Now let’s think about a scenario in which I have damaged someone’s reputation. Let’s say that out of jealousy toward someone, a spread a lie about them. That person then finds out that a lie has been told about them, but they don’t know who started it. Finally, my conscience convicts me, so I approach that person and say something like this: “John, I know you’ve heard some gossip that’s been going around about you, and I want to confess that I started it. I was jealous of you, and so I made up this lie about you and started to spread it. I realize how wrong it was for me to do that, and my actions must have caused you a lot of pain. You and I both know that God commands us to love each other, but I disobeyed Him and I’ve hurt you, and I’m sorry for that. I want you to know that I plan to talk to every person that I know of who has heard my lie, and I plan to tell them that I started this gossip and that its not true. I hope my actions won’t define the way you think about me, and I hope that my sins won’t hurt our relationship in the future. Will you forgive me for what I’ve done?”

A confession like that sounds sincere, doesn’t it?
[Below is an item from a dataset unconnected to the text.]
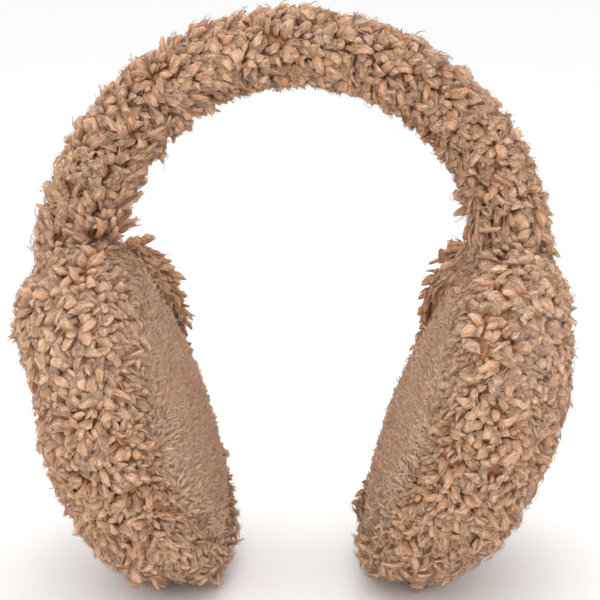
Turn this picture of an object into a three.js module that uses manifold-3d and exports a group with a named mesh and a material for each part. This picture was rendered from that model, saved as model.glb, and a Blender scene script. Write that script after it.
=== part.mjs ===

And if you were the one whose car had been damaged, or the one who was the victim of gossip, wouldn’t a confession like that make it just a bit easier for you to say “I forgive you” and really mean it? You see, when we base our request for forgiveness on a biblical model, it paves the way for us to truly put sins behind us and restore our relationships. We can help the other person start to trust us again by revealing the sincerity of our motives and intentions. At some point, we will all need to ask someone to forgive us of a sin, so let’s ask God to help us do it according to the pattern of His Word.